Conclusions This matter is before Florida Agricultural and Mechanical University Board of Trustees (FAMU) for final agency action. Pursuant to FAMU Regulations 10.120 and 10.302, Respondent requested a formal administrative hearing on or about November 17, 2012 to contest his dismissal from employment. Respondent's request for administrative hearing was referred to the Division of Administrative Hearings (hereinafter "DOAH") on November 29, 2011. The Administrative Law Judge assigned to review the matter scheduled a disputed-fact hearing for January 30-31, 2012. Respondent filed a Consented Motion for Continuance on January 26, 2012. DOAH issued an Order on January 19, 2012, granting the Continuance and requesting that the parties advise of the status by February 1, 2012. Upon Respondent's failure to provide a status report, DOAH issued an Order Closing File and Relinquishing Jurisdiction on April 12, 2012. Accordingly, it is hereby ORDERED and ADJUDGED that the Petition for Formal Administrative Hearing in this matter is dismissed in its entirety.

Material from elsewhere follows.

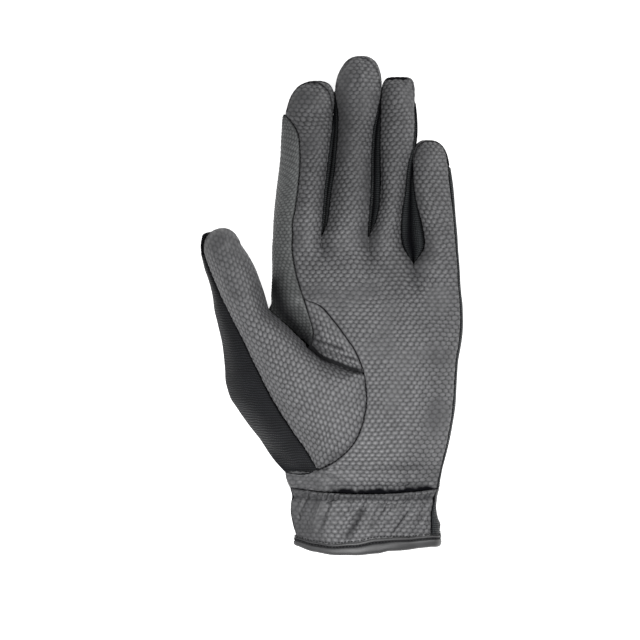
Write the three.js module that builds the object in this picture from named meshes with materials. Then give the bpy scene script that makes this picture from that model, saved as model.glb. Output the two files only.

DONE and ORDERED this 16th day of April, 2012. ounaa {rons Ammons, President Filed with the Agency this day of April, 2012. Agency Clerk

Other Judicial Opinions Petitioner may seek judicial review of this Final Order pursuant to Florida Rule of Appellate Procedure 9.190(b)(3), applicable to review of quasi-judicial decisions of an administrative body not subject to the Administrative Procedure Act, by filing a petition for certiorari review with the appropriate circuit court within thirty (30) days of the final University decision. If you seek review with the court, you must also provide a copy of the petition to the following university office or official: Agency Clerk, Office of the General Counsel, 1601 South Martin Luther King Jr. Boulevard, 300 Lee Hall, Tallahassee, Florida 32307. Copy: Tyreece Brown, Respondent Nellie C. Woodruff, Assistant Vice President, Human Resources Claudia Llado, DOAH Agency Clerk Avery D. McKnight, Esq. Robert E. Larkin, III, Esq.